→ Aim
Nothing may be dropped or altered: reproduce all the data.

* begin Supplied information *

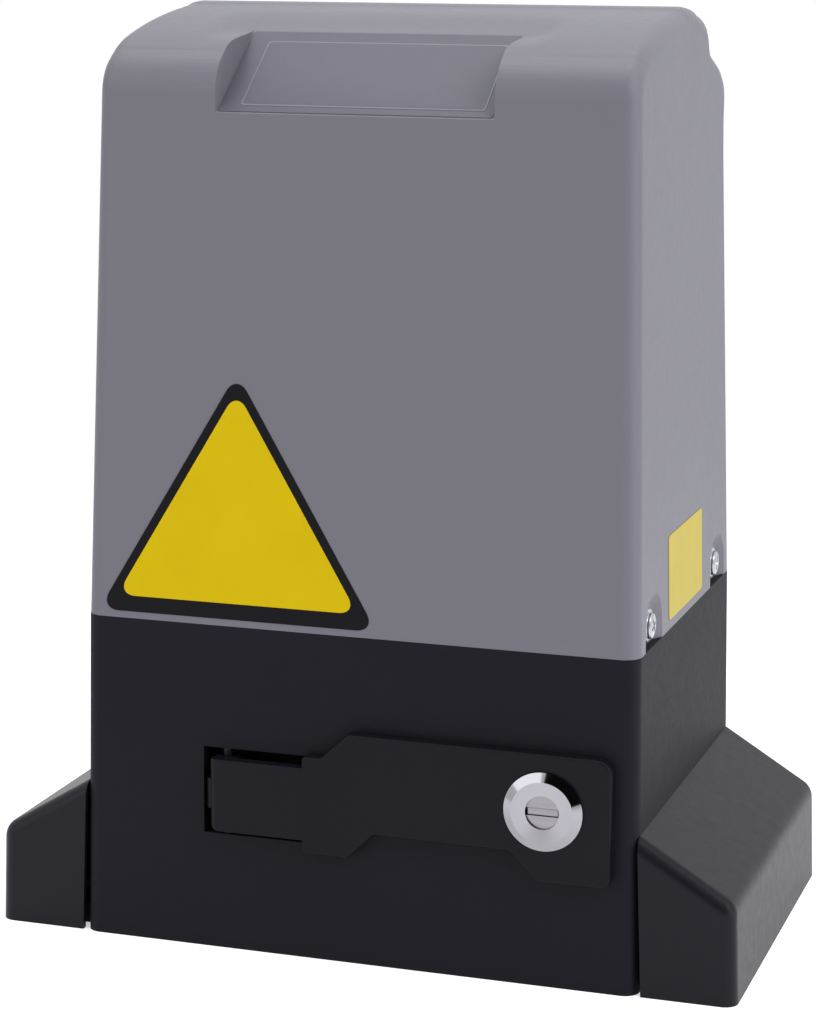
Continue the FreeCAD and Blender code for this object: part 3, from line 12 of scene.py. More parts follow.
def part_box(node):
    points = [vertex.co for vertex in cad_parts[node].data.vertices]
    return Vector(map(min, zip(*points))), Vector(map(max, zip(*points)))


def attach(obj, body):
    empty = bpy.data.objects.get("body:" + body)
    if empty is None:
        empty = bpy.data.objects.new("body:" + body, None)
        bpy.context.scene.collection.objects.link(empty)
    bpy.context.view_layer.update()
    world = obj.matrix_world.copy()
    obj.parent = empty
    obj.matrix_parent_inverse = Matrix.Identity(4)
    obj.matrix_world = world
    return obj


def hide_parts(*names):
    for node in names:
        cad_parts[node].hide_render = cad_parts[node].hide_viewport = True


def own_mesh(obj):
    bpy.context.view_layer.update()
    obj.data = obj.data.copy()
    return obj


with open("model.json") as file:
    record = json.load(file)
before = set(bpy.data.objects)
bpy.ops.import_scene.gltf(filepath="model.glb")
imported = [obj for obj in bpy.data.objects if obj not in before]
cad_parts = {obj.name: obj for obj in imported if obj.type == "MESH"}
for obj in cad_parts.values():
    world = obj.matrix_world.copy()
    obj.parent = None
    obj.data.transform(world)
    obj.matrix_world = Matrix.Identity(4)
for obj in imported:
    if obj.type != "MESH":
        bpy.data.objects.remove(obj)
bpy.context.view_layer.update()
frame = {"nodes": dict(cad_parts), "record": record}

LOG = logging.getLogger("gate_motor")
MM = 0.001
RECESS_LOW = (-74.7 * MM, 325.5 * MM)  # Y and Z of the front edge of the cover's sloping recess
RECESS_HIGH = (-34.7 * MM, 354.3 * MM)  # Y and Z of its back edge


class Side(Enum):
    """Side of the motor, by its sign along X."""

    LEFT = -1
    RIGHT = 1


class End(Enum):
    """End of the motor, by its sign along Y."""

    FRONT = -1
    BACK = 1


class Joining(Enum):
    """What one piece does to another."""

    CUT = "DIFFERENCE"
    WELD = "UNION"


# ------------------------------------------------------------------ finishes


def rgb(red: int, green: int, blue: int) -> tuple[float, float, float, float]:
    """Turns a display colour into the linear one that shaders use.

    Args:
        red: Red from 0 to 255.
        green: Green from 0 to 255.
        blue: Blue from 0 to 255.

    Returns:
        The linear colour with full alpha.
    """
    linear = []
    for value in (red, green, blue):
        share = value / 255
        low = share <= 0.04045
        linear.append(share / 12.92 if low else ((share + 0.055) / 1.055) ** 2.4)
    return (linear[0], linear[1], linear[2], 1.0)


def shade(colour: Sequence[float], gain: float) -> tuple[float, float, float, float]:
    """Scales a linear colour.

    Args:
        colour: Linear colour.
        gain: Factor on red, green and blue.

    Returns:
        The scaled colour with full alpha.
    """
    return (colour[0] * gain, colour[1] * gain, colour[2] * gain, 1.0)


def chain(tree: bpy.types.NodeTree, kind: str, *sources: bpy.types.NodeSocket) -> bpy.types.Node:
    """Adds a node and feeds its first inputs.

    Args:
        tree: Node tree of a material or of the world.
        kind: Type of the node.
        sources: Sockets for its first inputs, in their order.

    Returns:
        The new node.
    """
    node = tree.nodes.new(kind)
    for entry, source in zip(node.inputs, sources):
        tree.links.new(source, entry)
    return node


class ShaderSheet:
    """Node tree of one material, with short ways to add what the finishes share."""

    noise_rough: float = 0.55
    ramp_span: tuple[float, float] = (0.35, 0.65)

    def __init__(self, name: str) -> None:
        """Starts an empty material with a principled shader.

        Args:
            name: Name of the material.
        """
        self.material = bpy.data.materials.new(name)
        self.material.use_nodes = True
        self.tree = self.material.node_tree
        self.nodes = self.tree.nodes
        self.links = self.tree.links
        self.shader = self.nodes["Principled BSDF"]
        self.place = self.nodes.new("ShaderNodeTexCoord").outputs["Object"]

    def noise(self, scale: float, detail: float = 4.0) -> bpy.types.NodeSocket:
        """Adds a noise pattern over the object's own coordinates.

        Args:
            scale: Pattern size, in repeats per metre.
            detail: Octaves of the noise.

        Returns:
            The pattern's value from 0 to 1.
        """
        node = self.nodes.new("ShaderNodeTexNoise")
        node.inputs["Scale"].default_value = scale
        node.inputs["Detail"].default_value = detail
        node.inputs["Roughness"].default_value = self.noise_rough
        self.links.new(self.place, node.inputs["Vector"])
        return node.outputs["Fac"]

    def cells(self, scale: float) -> bpy.types.NodeSocket:
        """Adds a smooth cell pattern.

        Args:
            scale: Pattern size, in repeats per metre.

        Returns:
            The distance to the nearest cell centre.
        """
        node = self.nodes.new("ShaderNodeTexVoronoi")
        node.feature = "SMOOTH_F1"
        node.inputs["Scale"].default_value = scale
        self.links.new(self.place, node.inputs["Vector"])
        return node.outputs["Distance"]

    def stretched(self, scale: Sequence[float]) -> bpy.types.NodeSocket:
        """Adds noise that is stretched into fine lines.

        Args:
            scale: Repeats per metre along X, Y and Z.

        Returns:
            The pattern's value from 0 to 1.
        """
        mapping = self.nodes.new("ShaderNodeMapping")
        mapping.inputs["Scale"].default_value = scale
        self.links.new(self.place, mapping.inputs["Vector"])
        node = self.nodes.new("ShaderNodeTexNoise")
        node.inputs["Scale"].default_value = 1.0
        node.inputs["Detail"].default_value = 3.0
        self.links.new(mapping.outputs["Vector"], node.inputs["Vector"])
        return node.outputs["Fac"]

    def ramp(
        self, value: bpy.types.NodeSocket, low: Sequence[float], high: Sequence[float]
    ) -> bpy.types.NodeSocket:
        """Blends two colours by a pattern.

        Args:
            value: Pattern that chooses the colour.
            low: Colour at the low end.
            high: Colour at the high end.

        Returns:
            The blended colour.
        """
        node = self.nodes.new("ShaderNodeValToRGB")
        for element, place, tint in zip(node.color_ramp.elements, self.ramp_span, (low, high)):
            element.position = place
            element.color = tint
        self.links.new(value, node.inputs["Fac"])
        return node.outputs["Color"]

    def spread(self, value: bpy.types.NodeSocket, low: float, high: float) -> bpy.types.NodeSocket:
        """Maps a pattern onto a range of values.

        Args:
            value: Pattern from 0 to 1.
            low: Result at 0.
            high: Result at 1.

        Returns:
            The mapped value.
        """
        node = self.nodes.new("ShaderNodeMapRange")
        node.inputs["To Min"].default_value = low
        node.inputs["To Max"].default_value = high
        self.links.new(value, node.inputs["Value"])
        return node.outputs["Result"]

    def bump(self, height: bpy.types.NodeSocket, depth: float) -> None:
        """Adds relief under whatever relief the shader already has.

        Args:
            height: Pattern that gives the height.
            depth: Height of the relief in metres.
        """
        node = self.nodes.new("ShaderNodeBump")
        node.inputs["Distance"].default_value = depth
        self.links.new(height, node.inputs["Height"])
        normal = self.shader.inputs["Normal"]
        if normal.is_linked:
            self.links.new(normal.links[0].from_socket, node.inputs["Normal"])
        self.links.new(node.outputs["Normal"], normal)

    def colour(self, socket: bpy.types.NodeSocket) -> None:
        """Feeds the base colour."""
        self.links.new(socket, self.shader.inputs["Base Color"])

    def roughness(self, socket: bpy.types.NodeSocket) -> None:
        """Feeds the roughness."""
        self.links.new(socket, self.shader.inputs["Roughness"])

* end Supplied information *

→ Complete output
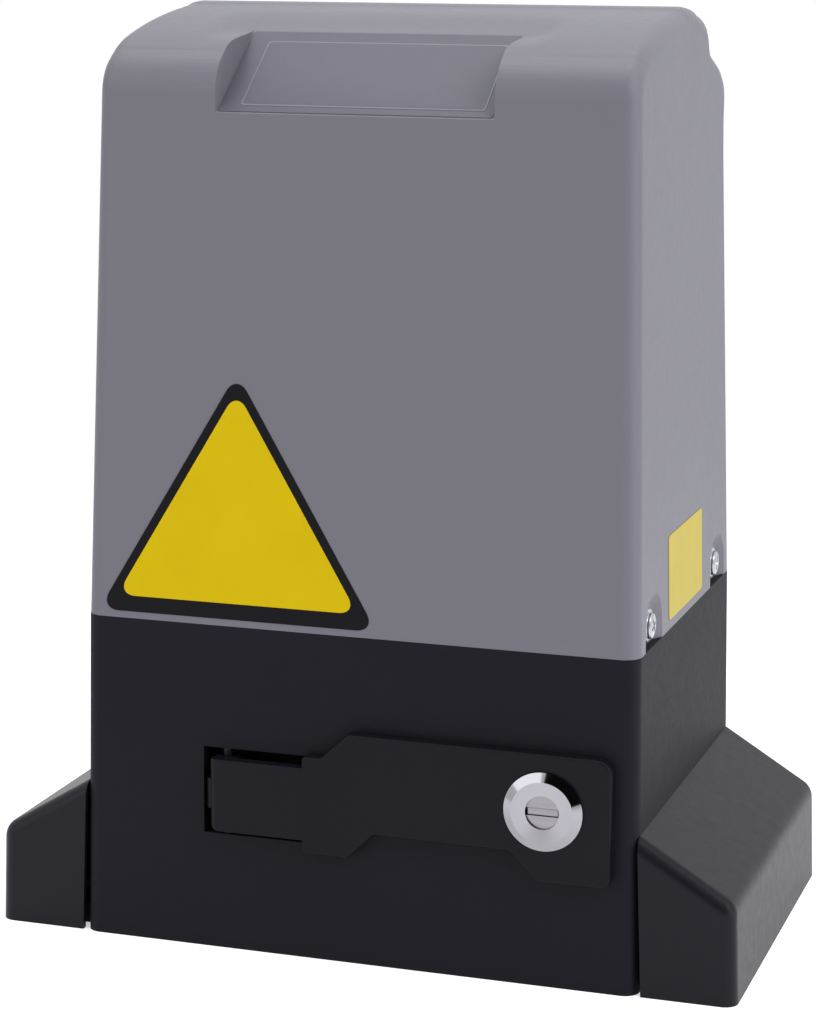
Continue the FreeCAD and Blender code for this object: part 3, from line 12 of scene.py. More parts follow.
def part_box(node):
    points = [vertex.co for vertex in cad_parts[node].data.vertices]
    return Vector(map(min, zip(*points))), Vector(map(max, zip(*points)))


def attach(obj, body):
    empty = bpy.data.objects.get("body:" + body)
    if empty is None:
        empty = bpy.data.objects.new("body:" + body, None)
        bpy.context.scene.collection.objects.link(empty)
    bpy.context.view_layer.update()
    world = obj.matrix_world.copy()
    obj.parent = empty
    obj.matrix_parent_inverse = Matrix.Identity(4)
    obj.matrix_world = world
    return obj


def hide_parts(*names):
    for node in names:
        cad_parts[node].hide_render = cad_parts[node].hide_viewport = True


def own_mesh(obj):
    bpy.context.view_layer.update()
    obj.data = obj.data.copy()
    return obj


with open("model.json") as file:
    record = json.load(file)
before = set(bpy.data.objects)
bpy.ops.import_scene.gltf(filepath="model.glb")
imported = [obj for obj in bpy.data.objects if obj not in before]
cad_parts = {obj.name: obj for obj in imported if obj.type == "MESH"}
for obj in cad_parts.values():
    world = obj.matrix_world.copy()
    obj.parent = None
    obj.data.transform(world)
    obj.matrix_world = Matrix.Identity(4)
for obj in imported:
    if obj.type != "MESH":
        bpy.data.objects.remove(obj)
bpy.context.view_layer.update()
frame = {"nodes": dict(cad_parts), "record": record}

LOG = logging.getLogger("gate_motor")
MM = 0.001
RECESS_LOW = (-74.7 * MM, 325.5 * MM)  # Y and Z of the front edge of the cover's sloping recess
RECESS_HIGH = (-34.7 * MM, 354.3 * MM)  # Y and Z of its back edge


class Side(Enum):
    """Side of the motor, by its sign along X."""

    LEFT = -1
    RIGHT = 1


class End(Enum):
    """End of the motor, by its sign along Y."""

    FRONT = -1
    BACK = 1


class Joining(Enum):
    """What one piece does to another."""

    CUT = "DIFFERENCE"
    WELD = "UNION"


# ------------------------------------------------------------------ finishes


def rgb(red: int, green: int, blue: int) -> tuple[float, float, float, float]:
    """Turns a display colour into the linear one that shaders use.

    Args:
        red: Red from 0 to 255.
        green: Green from 0 to 255.
        blue: Blue from 0 to 255.

    Returns:
        The linear colour with full alpha.
    """
    linear = []
    for value in (red, green, blue):
        share = value / 255
        low = share <= 0.04045
        linear.append(share / 12.92 if low else ((share + 0.055) / 1.055) ** 2.4)
    return (linear[0], linear[1], linear[2], 1.0)


def shade(colour: Sequence[float], gain: float) -> tuple[float, float, float, float]:
    """Scales a linear colour.

    Args:
        colour: Linear colour.
        gain: Factor on red, green and blue.

    Returns:
        The scaled colour with full alpha.
    """
    return (colour[0] * gain, colour[1] * gain, colour[2] * gain, 1.0)


def chain(tree: bpy.types.NodeTree, kind: str, *sources: bpy.types.NodeSocket) -> bpy.types.Node:
    """Adds a node and feeds its first inputs.

    Args:
        tree: Node tree of a material or of the world.
        kind: Type of the node.
        sources: Sockets for its first inputs, in their order.

    Returns:
        The new node.
    """
    node = tree.nodes.new(kind)
    for entry, source in zip(node.inputs, sources):
        tree.links.new(source, entry)
    return node


class ShaderSheet:
    """Node tree of one material, with short ways to add what the finishes share."""

    noise_rough: float = 0.55
    ramp_span: tuple[float, float] = (0.35, 0.65)

    def __init__(self, name: str) -> None:
        """Starts an empty material with a principled shader.

        Args:
            name: Name of the material.
        """
        self.material = bpy.data.materials.new(name)
        self.material.use_nodes = True
        self.tree = self.material.node_tree
        self.nodes = self.tree.nodes
        self.links = self.tree.links
        self.shader = self.nodes["Principled BSDF"]
        self.place = self.nodes.new("ShaderNodeTexCoord").outputs["Object"]

    def noise(self, scale: float, detail: float = 4.0) -> bpy.types.NodeSocket:
        """Adds a noise pattern over the object's own coordinates.

        Args:
            scale: Pattern size, in repeats per metre.
            detail: Octaves of the noise.

        Returns:
            The pattern's value from 0 to 1.
        """
        node = self.nodes.new("ShaderNodeTexNoise")
        node.inputs["Scale"].default_value = scale
        node.inputs["Detail"].default_value = detail
        node.inputs["Roughness"].default_value = self.noise_rough
        self.links.new(self.place, node.inputs["Vector"])
        return node.outputs["Fac"]

    def cells(self, scale: float) -> bpy.types.NodeSocket:
        """Adds a smooth cell pattern.

        Args:
            scale: Pattern size, in repeats per metre.

        Returns:
            The distance to the nearest cell centre.
        """
        node = self.nodes.new("ShaderNodeTexVoronoi")
        node.feature = "SMOOTH_F1"
        node.inputs["Scale"].default_value = scale
        self.links.new(self.place, node.inputs["Vector"])
        return node.outputs["Distance"]

    def stretched(self, scale: Sequence[float]) -> bpy.types.NodeSocket:
        """Adds noise that is stretched into fine lines.

        Args:
            scale: Repeats per metre along X, Y and Z.

        Returns:
            The pattern's value from 0 to 1.
        """
        mapping = self.nodes.new("ShaderNodeMapping")
        mapping.inputs["Scale"].default_value = scale
        self.links.new(self.place, mapping.inputs["Vector"])
        node = self.nodes.new("ShaderNodeTexNoise")
        node.inputs["Scale"].default_value = 1.0
        node.inputs["Detail"].default_value = 3.0
        self.links.new(mapping.outputs["Vector"], node.inputs["Vector"])
        return node.outputs["Fac"]

    def ramp(
        self, value: bpy.types.NodeSocket, low: Sequence[float], high: Sequence[float]
    ) -> bpy.types.NodeSocket:
        """Blends two colours by a pattern.

        Args:
            value: Pattern that chooses the colour.
            low: Colour at the low end.
            high: Colour at the high end.

        Returns:
            The blended colour.
        """
        node = self.nodes.new("ShaderNodeValToRGB")
        for element, place, tint in zip(node.color_ramp.elements, self.ramp_span, (low, high)):
            element.position = place
            element.color = tint
        self.links.new(value, node.inputs["Fac"])
        return node.outputs["Color"]

    def spread(self, value: bpy.types.NodeSocket, low: float, high: float) -> bpy.types.NodeSocket:
        """Maps a pattern onto a range of values.

        Args:
            value: Pattern from 0 to 1.
            low: Result at 0.
            high: Result at 1.

        Returns:
            The mapped value.
        """
        node = self.nodes.new("ShaderNodeMapRange")
        node.inputs["To Min"].default_value = low
        node.inputs["To Max"].default_value = high
        self.links.new(value, node.inputs["Value"])
        return node.outputs["Result"]

    def bump(self, height: bpy.types.NodeSocket, depth: float) -> None:
        """Adds relief under whatever relief the shader already has.

        Args:
            height: Pattern that gives the height.
            depth: Height of the relief in metres.
        """
        node = self.nodes.new("ShaderNodeBump")
        node.inputs["Distance"].default_value = depth
        self.links.new(height, node.inputs["Height"])
        normal = self.shader.inputs["Normal"]
        if normal.is_linked:
            self.links.new(normal.links[0].from_socket, node.inputs["Normal"])
        self.links.new(node.outputs["Normal"], normal)

    def colour(self, socket: bpy.types.NodeSocket) -> None:
        """Feeds the base colour."""
        self.links.new(socket, self.shader.inputs["Base Color"])

    def roughness(self, socket: bpy.types.NodeSocket) -> None:
        """Feeds the roughness."""
        self.links.new(socket, self.shader.inputs["Roughness"])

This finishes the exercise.